Contractor Model Evolution: John Brine, Vice President of Operations at Irrigreen, recently conducted a Reddit AMA with irrigation professionals. “Contractors report typical residential installations taking one to two days with precision systems compared to three to four days for traditional multi-head installations,” Brine explained. This efficiency stems from 80% less trenching, fewer components, and simplified testing.
Water Conservation Data: Irrigreen tracks water savings across installations, reporting over 500 million gallons conserved, equaling the annual consumption of approximately 4,000 households. This data validates conservation claims while helping homeowners justify investment.
Smart Integration: During a separate discussion, Brine detailed how systems pull weather history and compare water amounts since the last schedule, adjusting accordingly. The system examines zone characteristics including grass type, sun exposure, and soil type to calculate needs and losses.
DIY Adoption: “Over the past 4 years we have seen a really high mix (at times up to 50%) of DIY’ers taking on their irrigation projects,” Brine noted. “This is largely due to the simplicity of the design… The fact that we use on average 80% less trenching is a huge factor.”
Technical Accessibility: Addressing labor challenges, Brine emphasized: “The level of mechanical skill that is required is pretty low… No electrical experience required… Simple plumbing tasks… The mobile app takes the rest.”
Domestic Manufacturing: In August 2025, Irrigreen announced Wisconsin manufacturing for third-generation heads incorporating contractor feedback: horizontal inlets, enhanced SmartRinse technology, and modular construction enabling tool-free servicing.

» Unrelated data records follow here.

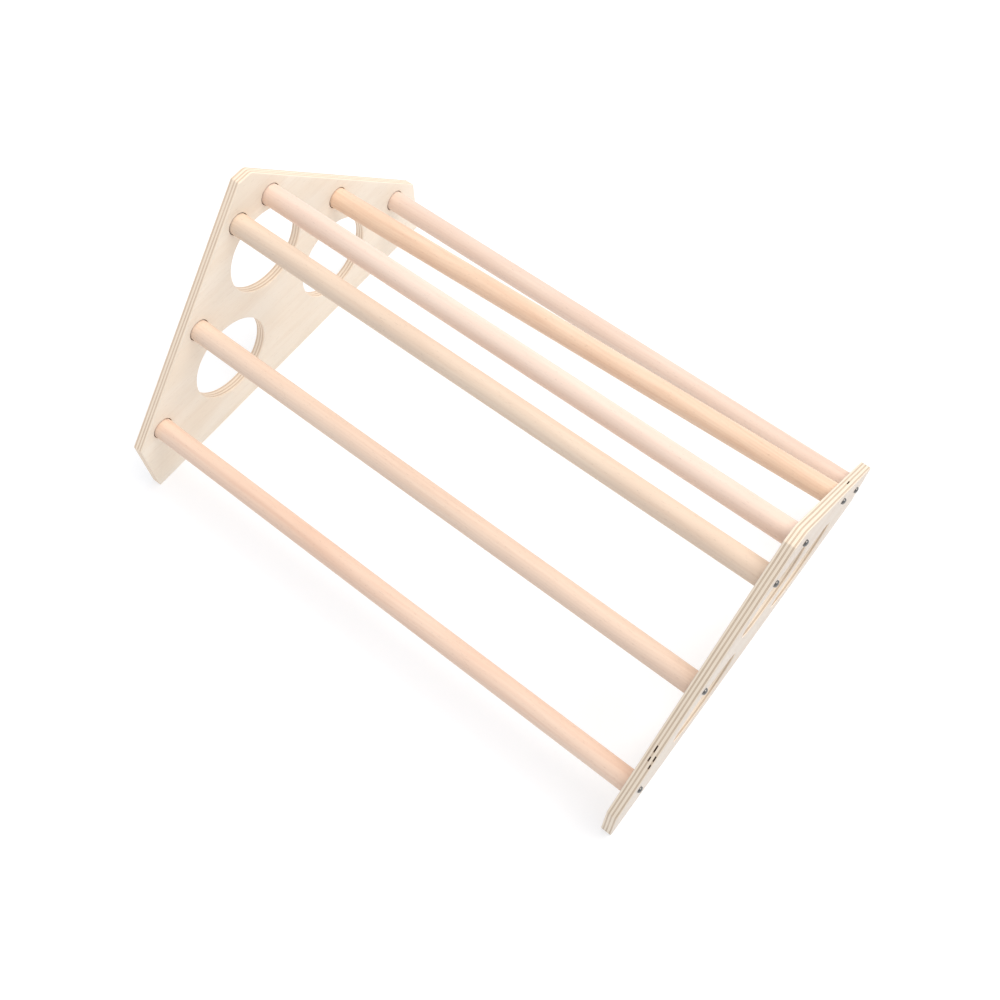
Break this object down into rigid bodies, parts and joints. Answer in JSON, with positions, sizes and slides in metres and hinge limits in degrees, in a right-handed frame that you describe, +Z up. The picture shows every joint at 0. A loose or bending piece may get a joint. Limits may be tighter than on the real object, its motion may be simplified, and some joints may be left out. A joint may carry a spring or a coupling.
{
  "type": "toddler climbing triangle",
  "caption": "Low wooden climbing frame: plywood side panels with round openings, joined by round beech rungs on a front and a rear slope, and fastened with pan-head screws.",
  "frame": {"origin": "on the floor, under the middle of the object", "axes": "+X along the rungs from the left panel to the right panel, +Y from the front slope to the rear slope, +Z up"},
  "size_m": [0.8072, 0.576, 0.3868],
  "materials": {
    "birch_plywood": "satin",
    "beech_dowel": "satin",
    "zinc_screw": "satin"
  },
  "bodies": {
    "root": {"side_panel_left": "birch_plywood", "side_panel_right": "birch_plywood", "front_rung_low": "beech_dowel", "front_rung_middle": "beech_dowel", "front_rung_top": "beech_dowel", "rear_rung_low": "beech_dowel", "rear_rung_middle": "beech_dowel", "rear_rung_top": "beech_dowel", "screw_left_front_rung_low": "zinc_screw", "screw_left_front_rung_middle": "zinc_screw", "screw_left_front_rung_top": "zinc_screw", "screw_left_rear_rung_low": "zinc_screw", "screw_left_rear_rung_middle": "zinc_screw", "screw_left_rear_rung_top": "zinc_screw", "screw_right_front_rung_low": "zinc_screw", "screw_right_front_rung_middle": "zinc_screw", "screw_right_front_rung_top": "zinc_screw", "screw_right_rear_rung_low": "zinc_screw", "screw_right_rear_rung_middle": "zinc_screw", "screw_right_rear_rung_top": "zinc_screw"}
  },
  "joints": []
}
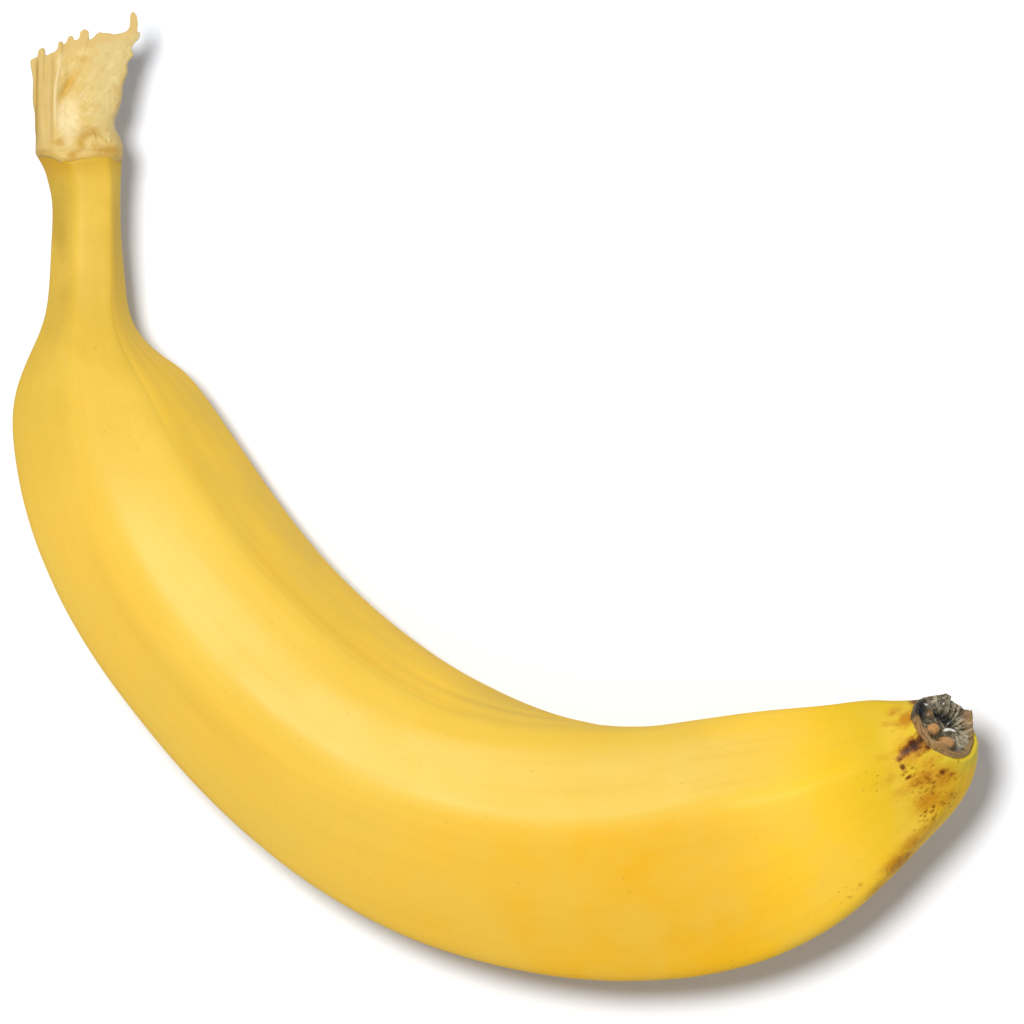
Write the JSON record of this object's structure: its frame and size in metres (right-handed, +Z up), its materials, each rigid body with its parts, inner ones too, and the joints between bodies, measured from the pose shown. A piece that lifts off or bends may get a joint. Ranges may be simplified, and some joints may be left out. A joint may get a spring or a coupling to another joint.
{
  "type": "banana",
  "caption": "Ripe yellow banana with five soft ridges, a torn flap of crown at the stem and a dried blossom remnant, lying on its side.",
  "frame": {"origin": "centre of the bounding box in plan, at the height of the surface that the banana lies on", "axes": "+X along the longest extent, from the stem to the blossom end; +Y towards the hollow side of the bow; +Z up from the surface"},
  "size_m": [0.1782, 0.0893, 0.0362],
  "materials": {
    "peel": "satin waxy peel"
  },
  "bodies": {
    "root": {"banana": "peel"}
  },
  "joints": []
}
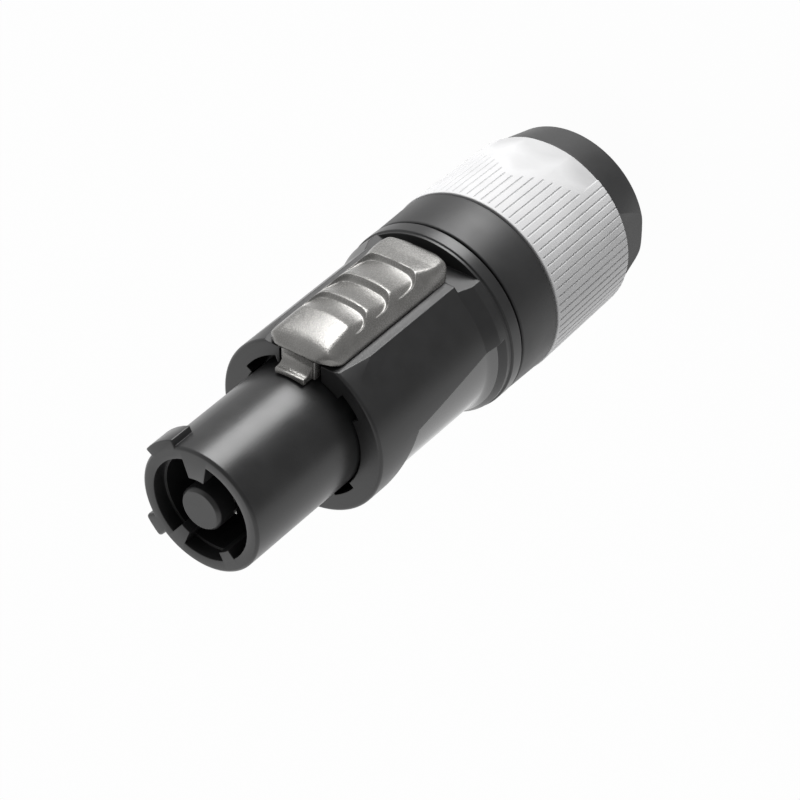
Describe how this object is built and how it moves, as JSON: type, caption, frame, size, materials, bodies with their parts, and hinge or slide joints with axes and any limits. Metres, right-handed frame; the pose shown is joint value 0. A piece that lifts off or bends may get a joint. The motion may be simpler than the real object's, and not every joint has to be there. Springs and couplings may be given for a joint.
{
  "type": "locking power connector",
  "caption": "Round cable connector for mains power with a keyed bayonet nose, a sliding thumb latch and a screwed strain relief.",
  "frame": {"origin": "centre of the cable opening in the flat rear face", "axes": "+Z along the connector from the cable end to the nose, -Y towards the thumb latch"},
  "size_m": [0.0302, 0.0312, 0.0886],
  "materials": {
    "housing": "moulded satin black",
    "insert": "moulded satin black",
    "latch": "satin cast metal",
    "latch_spring": "drawn wire",
    "chuck": "moulded natural",
    "bushing": "moulded satin black",
    "grip_sleeve": "moulded pale grey",
    "contact": "silver plated",
    "terminal": "machined",
    "screw": "zinc plated"
  },
  "bodies": {
    "shell": {"housing": "housing", "insert": "insert", "latch_spring": "latch_spring", "contact_live": "contact", "contact_neutral": "contact", "contact_earth": "contact", "terminal_live": "terminal", "terminal_neutral": "terminal", "terminal_earth": "terminal", "screw_live": "screw", "screw_neutral": "screw", "screw_earth": "screw"},
    "latch": {"latch": "latch"},
    "chuck": {"chuck": "chuck"},
    "bushing": {"bushing": "bushing", "grip_sleeve": "grip_sleeve"}
  },
  "joints": [
    {"name": "latch_slide", "type": "slide", "parent": "shell", "child": "latch", "axis": [0, 0, -1], "range_m": [0, 0.0015], "stiffness_N_per_m": 400, "springref_m": -0.0025, "deforming": ["latch_spring"]},
    {"name": "chuck_slide", "type": "slide", "parent": "shell", "child": "chuck", "axis": [0, 0, -1], "range_m": [0, 0.0045]},
    {"name": "bushing_turn", "type": "hinge", "parent": "chuck", "child": "bushing", "pos_m": [0, 0, 0.02], "axis": [0, 0, -1], "range_deg": [0, 1081]}
  ],
  "couplings": [
    {"joint": "bushing_turn", "follows": "chuck_slide", "rad_per_m": 4188.8}
  ]
}
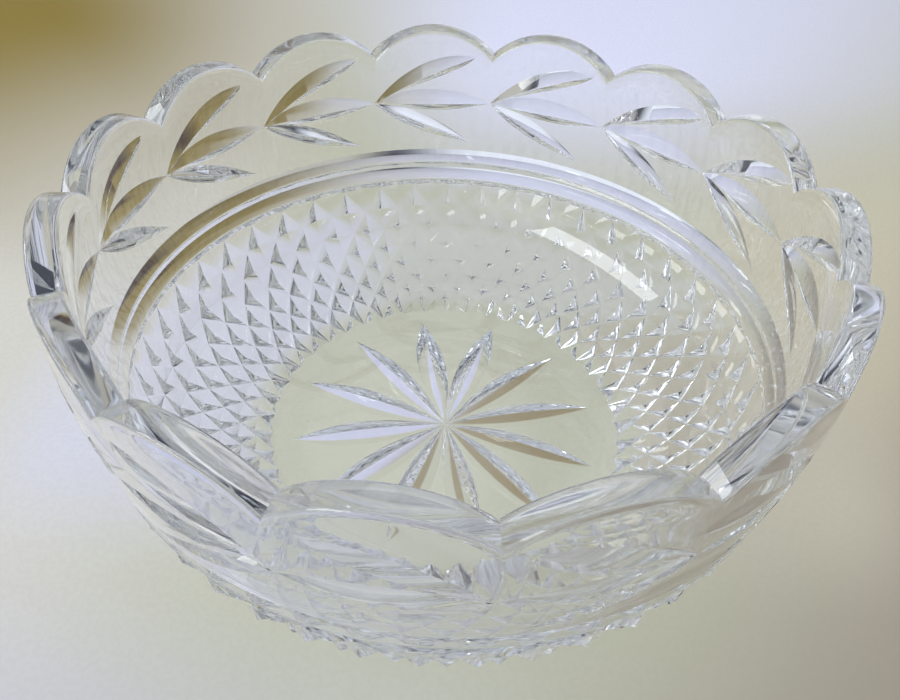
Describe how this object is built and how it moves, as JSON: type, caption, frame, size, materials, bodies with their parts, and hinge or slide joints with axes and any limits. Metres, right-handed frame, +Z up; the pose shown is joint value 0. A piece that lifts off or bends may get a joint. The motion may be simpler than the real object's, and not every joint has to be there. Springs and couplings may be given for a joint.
{
  "type": "crystal bowl",
  "caption": "Deep round bowl of clear cut glass with a scalloped rim, laurel sprigs, mitred rings, a diamond field and a star under its flat base, for fruit, salad or sweets.",
  "frame": {"origin": "middle of the flat base that the bowl stands on", "axes": "+Z up along the bowl's axis, from the base towards the rim; a cusp of the scalloped rim and a ray of the star lie 12.3 degrees from +X towards +Y"},
  "size_m": [0.2032, 0.2032, 0.0969],
  "materials": {
    "crystal": "clear colourless crystal, cut facets polished bright"
  },
  "bodies": {
    "root": {"bowl": "crystal"}
  },
  "joints": []
}
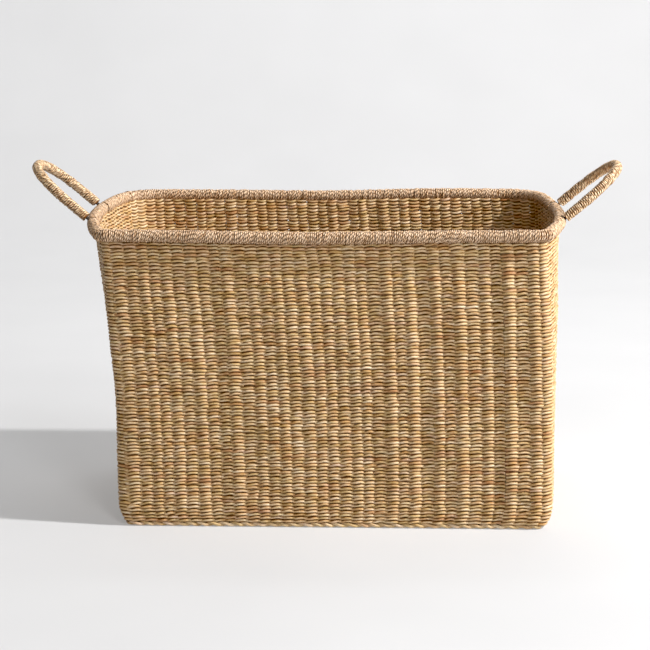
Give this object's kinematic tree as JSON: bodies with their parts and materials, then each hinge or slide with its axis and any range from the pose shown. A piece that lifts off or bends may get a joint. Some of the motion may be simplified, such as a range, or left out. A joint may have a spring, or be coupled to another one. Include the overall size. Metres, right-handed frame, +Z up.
{
  "type": "storage basket",
  "caption": "Rectangular woven seagrass storage basket with a cord-wrapped rim and a swinging loop handle on each short side.",
  "frame": {"origin": "on the floor, under the middle of the whole object's box", "axes": "+X along the long sides to the right, +Y from the front to the back, +Z up"},
  "size_m": [0.8071, 0.4156, 0.469],
  "materials": {
    "wall_seagrass": "twined dry seagrass, matt with a faint natural sheen",
    "base_seagrass": "twined dry seagrass, matt",
    "border_seagrass": "plied dry seagrass cord, matt",
    "rim_cord": "fine seagrass cord wound close, matt",
    "handle_cord": "fine seagrass cord wound close, matt",
    "frame_wire": "dark painted steel wire, satin"
  },
  "bodies": {
    "basket": {"rim_hoop": "frame_wire", "base_hoop": "frame_wire", "corner_post_front_left": "frame_wire", "corner_post_front_right": "frame_wire", "corner_post_back_left": "frame_wire", "corner_post_back_right": "frame_wire", "wall_front": "wall_seagrass", "wall_back": "wall_seagrass", "wall_left": "wall_seagrass", "wall_right": "wall_seagrass", "wall_corner_front_left": "wall_seagrass", "wall_corner_front_right": "wall_seagrass", "wall_corner_back_left": "wall_seagrass", "wall_corner_back_right": "wall_seagrass", "base_panel": "base_seagrass", "base_border_front": "border_seagrass", "base_border_back": "border_seagrass", "base_border_left": "border_seagrass", "base_border_right": "border_seagrass", "rim_wrap_front": "rim_cord", "rim_wrap_back": "rim_cord", "rim_wrap_left_front": "rim_cord", "rim_wrap_left_middle": "rim_cord", "rim_wrap_left_rear": "rim_cord", "rim_wrap_right_front": "rim_cord", "rim_wrap_right_middle": "rim_cord", "rim_wrap_right_rear": "rim_cord"},
    "left_handle": {"handle_core_left": "frame_wire", "handle_wrap_left": "handle_cord"},
    "right_handle": {"handle_core_right": "frame_wire", "handle_wrap_right": "handle_cord"}
  },
  "joints": [
    {"name": "left_handle_hinge", "type": "hinge", "parent": "basket", "child": "left_handle", "pos_m": [-0.31518, -0.016, 0.393], "axis": [-0.038, 0.9993, 0], "range_deg": [-40, 49]},
    {"name": "right_handle_hinge", "type": "hinge", "parent": "basket", "child": "right_handle", "pos_m": [0.31567, 0.006, 0.393], "axis": [-0.0073, -1, 0], "range_deg": [-40, 49]}
  ]
}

Contractor Support: The Pro Select Partner Program expanded to all 50 states and Puerto Rico with fivefold year-over-year growth, providing technical support, marketing funds, and remote design tools.
Companies like Irrigreen demonstrate how precision irrigation innovators simultaneously address multiple industry trends, creating both disruption and opportunity as the sector transitions from traditional to digital technology. While different manufacturers approach these challenges through varying technological strategies, the core objectives of water conservation, contractor efficiency, and homeowner accessibility remain consistent across the industry.
Industry Outlook: Convergence Ahead
These trends are converging toward a transformed irrigation industry. Water scarcity will intensify, making efficiency mandatory. Smart home integration will deepen. Labor constraints will persist. DIY markets will expand.
Contractor businesses adapting to emphasize time efficiency position themselves for sustainable growth. The market has spoken through growth rates: smart irrigation expanding at 12.68% CAGR while traditional grows at roughly half that pace.
For homeowners, these trends translate to improving technology at declining costs, expanding installation options, and growing financial incentives. The equation increasingly favors precision systems that reduce water bills and maintenance while potentially increasing property value.
The irrigation industry’s 60-year stasis has ended. The question for remaining holdouts isn’t whether precision irrigation will displace traditional methods, increasingly, that appears inevitable, but rather how quickly individual contractors and manufacturers will adapt their business models to capitalize on the efficiency advantages.
After six decades of mechanical sprinklers, the industry is evolving. Water scarcity isn’t going away, and the technologies being developed to address it continue to advance rapidly.